South African markets were steady as investor optimism followed the country’s removal from the FATF grey list. The rand traded in a narrow band while SARB Governor Kganyago reaffirmed the shift toward a 3% inflation target, echoed by Fitch. September CPI rose mildly to 3.4% y/y, and the National Treasury confirmed progress toward fiscal consolidation ahead of the 12 November MTBPS. Export strength widened the trade surplus to R21.8 billion, and local equities extended their longest monthly rally since 2013 on strong resource and financial-sector performance.

 

European Market Update: 

European data reaffirmed disinflation momentum, with October HICP slowing to 2.1% y/y and eurozone GDP growing 0.2% q/q.

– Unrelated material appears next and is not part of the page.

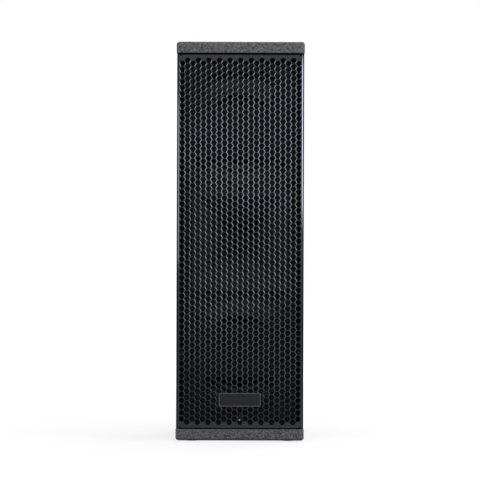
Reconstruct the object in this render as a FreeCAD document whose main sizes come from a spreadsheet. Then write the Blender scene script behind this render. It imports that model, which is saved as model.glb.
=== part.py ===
"""Compact two-way column loudspeaker: wooden cabinet, perforated steel grille, two woofers,
a square horn with its compression driver, and a rear amplifier.

Frame: +Z up, the front faces -Y, the origin is under the middle of the cabinet on the surface
that it stands on. Sizes are in millimetres.
"""
import FreeCAD, Part
import math
import os
import re
import Sketcher

# ---------------------------------------------------------------- driving dimensions
SIZES = {
    # cabinet
    "cabinet_width": 161,
    "cabinet_height": 500,
    "cabinet_depth": 206,
    "plate_thickness": 14,
    "plate_overhang": 0.5,
    "plate_corner_radius": 5,
    "plate_outer_round": 3.4,
    "plate_inner_round": 0.9,
    "wall_thickness": 9,
    "straight_depth": 100,
    "rear_width": 112,
    "front_baffle_thickness": 12,
    "rear_baffle_thickness": 9,
    "rear_baffle_inset": 10,
    # feet, pole socket and rigging points
    "foot_stand": 1,
    "foot_recess": 2,
    "foot_radius": 8,
    "foot_inset_front": 18,
    "foot_inset_rear": 20,
    "foot_front_spread": 120,
    "foot_rear_spread": 80,
    "pole_bore_radius": 18,
    "pole_wall": 2.5,
    "pole_depth": 70,
    "pole_offset": 15,
    "pole_flange_radius": 32,
    "pole_flange_thickness": 3,
    "pole_screw_circle": 52,
    "insert_spacing": 96,
    "insert_radius": 5.5,
    "insert_length": 12,
    "insert_thread_radius": 3.4,
    # grille and badge
    "grille_recess": 1,
    "grille_side_gap": 2.4,
    "grille_depth": 12,
    "grille_gap_top": 2.2,
    "grille_gap_bottom": 1.4,
    "sheet_thickness": 1.2,
    "hole_pitch": 7.68,
    "hole_width": 6.35,
    "lattice_rise": 0.8,
    "tab_width": 6,
    "tab_height": 20,
    "badge_width": 52.5,
    "badge_height": 17,
    "badge_thickness": 1,
    "badge_rim": 1,
    "badge_face_depth": 0.4,
    "badge_rise": 33.3,
    "led_radius": 2.2,
    "led_flange_radius": 4,
    "led_flange_thickness": 1.5,
    "led_length": 7,
    "led_rise": 10.3,
    # loading panels in front of the woofers
    "front_space": 16,
    "panel_recess": 2,
    "panel_thickness": 3,
    "panel_side_gap": 0.3,
    "panel_horn_gap": 3.5,
    "inner_window_side": 15,
    "inner_window_reach": 35,
    "outer_window_side": 27.5,
    "outer_window_height": 42,
    "outer_window_margin": 19.3,
    "window_chamfer": 9,
    "panel_notch": 2.2,
    "panel_notch_height": 10,
    "fixing_height": 142,
    "panel_screw_side": 10,
    "panel_screw_inset": 7,
    "panel_screw_margin": 4.3,
    "panel_boss_radius": 3.5,
    # horn
    "horn_side_gap": 10.5,
    "horn_height": 125,
    "horn_rim": 5,
    "horn_flange": 4,
    "horn_skirt": 3,
    "horn_wall": 2.5,
    "horn_depth": 60,
    "horn_lug_width": 20,
    "horn_lug_height": 11,
    "horn_opening_gap": 6,
    "throat_radius": 12.5,
    "throat_plate_radius": 30,
    "throat_plate_thickness": 8,
    # compression driver
    "tweeter_radius": 38,
    "tweeter_plate": 8,
    "tweeter_magnet_length": 11,
    "tweeter_magnet_bore": 26,
    "tweeter_top_plate": 5,
    "tweeter_pole_radius": 21,
    "tweeter_coil_wall": 0.6,
    "tweeter_coil_clear": 0.5,
    "tweeter_dome_height": 7,
    "tweeter_dome_wall": 0.4,
    "tweeter_rim_width": 5,
    "tweeter_seat_clear": 0.7,
    "tweeter_cover_radius": 36,
    "tweeter_cover_length": 14,
    "tweeter_cover_wall": 2,
    # woofers
    "woofer_horn_gap": 0.5,
    "woofer_side_gap": 5,
    "basket_flange": 3,
    "basket_rim_width": 9.5,
    "basket_wall": 2,
    "basket_depth": 36,
    "basket_base_radius": 38,
    "basket_base": 2.5,
    "basket_window_width": 50,
    "basket_window_front": 6,
    "basket_window_rear": 24,
    "baffle_hole_gap": 0.7,
    "surround_seat": 5,
    "surround_thickness": 0.8,
    "roll_width": 8.7,
    "roll_height": 4,
    "surround_margin": 4,
    "cone_rim": 3.5,
    "cone_depth": 20.8,
    "cone_wall": 1,
    "cap_radius": 20,
    "cap_height": 9,
    "cap_wall": 0.8,
    "cap_clear": 0.4,
    "former_radius": 16,
    "former_wall": 0.4,
    "former_length": 31,
    "coil_wall": 1.3,
    "coil_length": 12,
    "glue_gap": 0.1,
    "magnetic_gap": 0.6,
    "spider_wall": 0.8,
    "spider_wave": 1.2,
    "spider_gap": 0.3,
    "spider_lift": 7.5,
    "top_plate_radius": 40,
    "top_plate_thickness": 5,
    "magnet_radius": 42,
    "magnet_bore": 23,
    "magnet_length": 12,
    "yoke_radius": 40,
    "yoke_thickness": 5,
    "woofer_screw_inset": 4.5,
    # amplifier
    "amp_panel_width": 90,
    "amp_panel_height": 380,
    "amp_panel_thickness": 3,
    "amp_overlap": 8,
    "housing_depth": 42,
    "housing_wall": 1.5,
    "housing_gap": 0.3,
    "amp_screw_edge": 3.6,
    "sink_width": 74,
    "sink_height": 200,
    "sink_rise": 75,
    "sink_base": 2,
    "sink_fin": 1.6,
    "sink_fin_height": 5,
    "sink_fins": 13,
    "board_width": 66,
    "board_height": 190,
    "board_thickness": 1.6,
    "board_rise": 75,
    "standoff_length": 6,
    "standoff_radius": 3,
    "standoff_edge": 6,
    "transformer_width": 36,
    "transformer_height": 34,
    "transformer_depth": 26,
    "transformer_rise": 110,
    "capacitor_radius": 11,
    "capacitor_length": 30,
    "capacitor_pitch": 28,
    "capacitor_rise": 40,
    # rear controls and sockets
    "control_spread": 42,
    "knob_sink_gap": 17,
    "knob_radius": 8,
    "knob_length": 6,
    "knob_clear": 0.4,
    "knob_chamfer": 1,
    "knob_pointer": 1.2,
    "spindle_radius": 3,
    "spindle_gap": 0.05,
    "spindle_engagement": 4,
    "pot_radius": 7,
    "pot_depth": 9,
    "signal_knob_gap": 56,
    "power_signal_gap": 48,
    "socket_width": 26,
    "socket_height": 31,
    "socket_flange": 2,
    "socket_body_radius": 11.8,
    "socket_body_length": 18,
    "socket_hole_gap": 0.2,
    "signal_bore_radius": 9.6,
    "signal_bore_depth": 14,
    "signal_core_radius": 7.6,
    "contact_radius": 1.2,
    "contact_circle": 8.6,
    "contact_hole_gap": 0.2,
    "contact_length": 11,
    "power_bore_radius": 10.4,
    "power_bore_depth": 13,
    "power_core_radius": 4,
    "power_core_length": 9,
    "latch_width": 8,
    "latch_height": 3.2,
    "latch_stand": 2.6,
    "latch_reach": 4,
    "latch_gap": 0.35,
    "latch_offset": 13,
    # screws
    "wood_screw_radius": 2,
    "wood_screw_head": 3.8,
    "wood_screw_head_height": 2.4,
    "wood_screw_length": 16,
    "wood_screw_hole_gap": 0.2,
    "small_screw_radius": 1.5,
    "small_screw_head": 2.8,
    "small_screw_head_height": 1.6,
    "small_screw_length": 9,
    "small_screw_hole_gap": 0.2,
    "long_screw_radius": 1.6,
    "long_screw_head": 3,
    "long_screw_head_height": 2,
    "long_screw_length": 24,
    "long_screw_hole_gap": 0.2,
}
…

The ECB held rates steady and its Survey of Professional Forecasters signalled inflation returning near target by 2026. Regional equity markets were mixed: banking earnings surprised positively while insurers lagged. Italy narrowly avoided recession, and France’s manufacturing sentiment reached a 19-month high. Despite weaker corporate margins, the STOXX 600 achieved fresh record closes mid-week before retreating on profit-taking as investors balanced optimism with slower growth dynamics.

 

US Market Update:

The Federal Reserve cut rates 25 bps to 3.75–4.00%, likely concluding the 2025 easing cycle, while the government shutdown delayed key macro releases. Equity indices closed October sharply higher, led by Amazon’s strong results and upbeat AI guidance. Investor sentiment improved on U.S.–China thaw prospects and resilient corporate earnings. Weekly jobless claims eased to around 219 000, though hiring momentum moderated. The dollar remained firm as the Fed’s cautious tone trimmed near-term rate-cut expectations, while mega-caps propelled Wall Street toward record levels despite data uncertainty.


Asia Market Update: 

Asian markets were mixed as China’s official manufacturing PMI fell to 49.0, signalling persistent contraction, while authorities weighed new industrial support. Japan’s BOJ maintained its 0.5% yield-cap stance with two dissents, weakening the yen. Tokyo core CPI accelerated and factory output rebounded 2.2% m/m. South Korean exports climbed 3.6% y/y on semiconductors, and India’s growth outlook remained robust. Regional equities tracked Wall Street gains early in the week, but manufacturing weakness in China capped momentum as policymakers balanced stimulus with inflation containment.


Currency Market Update: 

The dollar strengthened early, reaching two-week highs against the yen after the BOJ’s dovish hold, before softening on trade optimism. The rand was stable through the week, supported by improving risk appetite and rising export receipts. Fed messaging dampened short-term rate-cut bets, keeping the greenback broadly bid. The yen weakened further on yield-curve control guidance, while the rupee remained under mild pressure despite RBI intervention. Currency markets traded defensively into Friday, reflecting cautious positioning ahead of global data normalisation and November policy updates.


Commodity Market Update: 

Commodity markets were volatile but broadly firmer. Oil prices climbed early on optimism over U.S.–China trade progress and extended gains after a sharp U.S. inventory draw, before easing late-week. Gold retreated on dollar strength yet logged a third monthly advance. Copper hovered near record highs as China considered smelter capacity limits, while iron ore rose on restocking demand despite weaker steel output. Broader sentiment reflected supply-chain discipline and geopolitical caution, with investors rotating toward energy and base-metals exposure amid global policy easing expectations.